INSTRUCTION:
Everything from the first line to the line containing "SPLAY_CUTS = 14" is to be repeated exactly; nothing past it.

DATASET CONTENT:
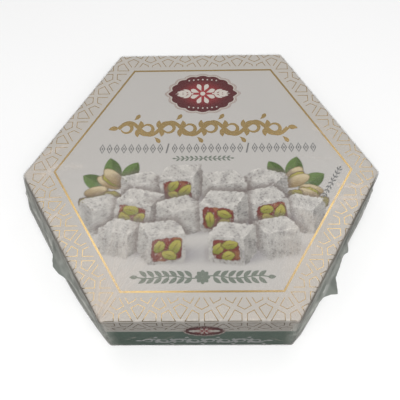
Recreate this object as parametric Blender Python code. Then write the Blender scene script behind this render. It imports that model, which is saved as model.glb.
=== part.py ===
"""A shut six-sided carton of Turkish delight, shrink wrapped in clear film.

The pack has three pieces.  A board tray, filled with its sweets, is one block.
A full-depth board lid slides down over the tray and hides it; its skirt leans
outwards at the left-hand corner.  A skin of clear film is shrunk tight round
both: it is welded along a seam at half height, whose spare film gathers in a
knot on the left and stands out in two ears on the right.

Units are metres.  +Z is up, and the front edge of the pack runs along X, so two
corners of the hexagon lie on the X axis.  The origin is the middle of the film's
underside, which is the face that the pack rests on.
"""

from math import atan2, cos, exp, pi, sin, tan

import bmesh
import bpy
from mathutils import Matrix

# ---- driving dimensions -------------------------------------------------------
SIDES = 6
LID_SIDE = 0.0838          # one edge of the lid's top, corner to corner
PACK_HEIGHT = 0.0350       # the wrapped pack, from underside to top
BOARD = 0.0016             # doubled board of the lid's walls and top
GAP = 0.0003               # play between neighbouring pieces
FILM = 0.00025             # wall of the shrunk film
RIM_LIFT = 0.0008          # the tray stands this much below the lid's rim

# ---- rounding of the folds ----------------------------------------------------
LID_CORNER = 0.0015        # upright folds of the lid
LID_FOLD = 0.0012          # fold between the lid's top and its walls
TRAY_CORNER = 0.0006
TRAY_FOLD = 0.0004
FILM_FOOT = 0.0010         # inside of the film where it turns under the pack
FOLD_STEPS = 4             # facets across one rounded fold

# ---- lean of the lid's skirt at the left-hand corner --------------------------
SPLAY = 0.0044             # how far the rim leans out there
SPLAY_RUN = 0.55           # share of a side over which it grows to that
SPLAY_CUTS = 14            # cuts along each leaning side

# ---- the film's welded seam ---------------------------------------------------
SEAM_HEIGHT = 0.0170       # height of the seam above the underside
SEAM_THICKNESS = 0.0004    # two films welded together
SEAM_SPARE = 0.0005        # how far a plain stretch stands off the wall
SEAM_HIDDEN = -0.00012     # on the folded front there is no seam: inside the wall
SEAM_TURN = 0.04           # share of the front that the seam takes to run out
SEAM_POINTS = 40           # outline points along each side
KNOT_HEIGHT = 0.0036       # a gathered knot of film near the middle of the left
KNOT_AT = 0.515
KNOT_WIDTH = 0.085
SAG_HEIGHT = 0.0022        # slack film along the right
SAG_AT = 0.62
SAG_WIDTH = 0.16
EARS = (                   # start, tip and end along the right side, and height
    (0.385, 0.440, 0.480, 0.0017),
    (0.600, 0.672, 0.745, 0.0043),
)

# ---- vent holes in the film's underside ---------------------------------------
VENT_RADIUS = 0.0015
VENT_OFFSET = (0.030, 0.022)
VENT_SIDES = 16
CUT_MARGIN = 0.005         # how far a cutter reaches past what it cuts

# ---- sides of the hexagon, counted anticlockwise from the right-hand corner ----
SIDE_LEFT = 3              # from the left corner to the front left corner
SIDE_FRONT = 4
SIDE_RIGHT = 5             # from the front right corner to the right corner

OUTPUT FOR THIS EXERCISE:
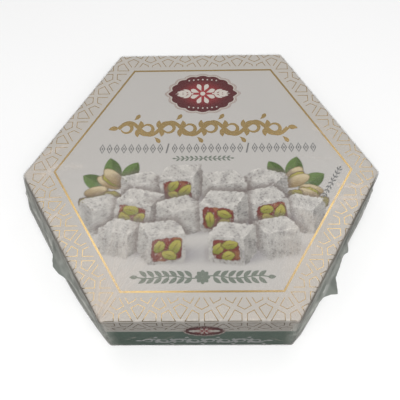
Recreate this object as parametric Blender Python code. Then write the Blender scene script behind this render. It imports that model, which is saved as model.glb.
=== part.py ===
"""A shut six-sided carton of Turkish delight, shrink wrapped in clear film.

The pack has three pieces.  A board tray, filled with its sweets, is one block.
A full-depth board lid slides down over the tray and hides it; its skirt leans
outwards at the left-hand corner.  A skin of clear film is shrunk tight round
both: it is welded along a seam at half height, whose spare film gathers in a
knot on the left and stands out in two ears on the right.

Units are metres.  +Z is up, and the front edge of the pack runs along X, so two
corners of the hexagon lie on the X axis.  The origin is the middle of the film's
underside, which is the face that the pack rests on.
"""

from math import atan2, cos, exp, pi, sin, tan

import bmesh
import bpy
from mathutils import Matrix

# ---- driving dimensions -------------------------------------------------------
SIDES = 6
LID_SIDE = 0.0838          # one edge of the lid's top, corner to corner
PACK_HEIGHT = 0.0350       # the wrapped pack, from underside to top
BOARD = 0.0016             # doubled board of the lid's walls and top
GAP = 0.0003               # play between neighbouring pieces
FILM = 0.00025             # wall of the shrunk film
RIM_LIFT = 0.0008          # the tray stands this much below the lid's rim

# ---- rounding of the folds ----------------------------------------------------
LID_CORNER = 0.0015        # upright folds of the lid
LID_FOLD = 0.0012          # fold between the lid's top and its walls
TRAY_CORNER = 0.0006
TRAY_FOLD = 0.0004
FILM_FOOT = 0.0010         # inside of the film where it turns under the pack
FOLD_STEPS = 4             # facets across one rounded fold

# ---- lean of the lid's skirt at the left-hand corner --------------------------
SPLAY = 0.0044             # how far the rim leans out there
SPLAY_RUN = 0.55           # share of a side over which it grows to that
SPLAY_CUTS = 14            # cuts along each leaning side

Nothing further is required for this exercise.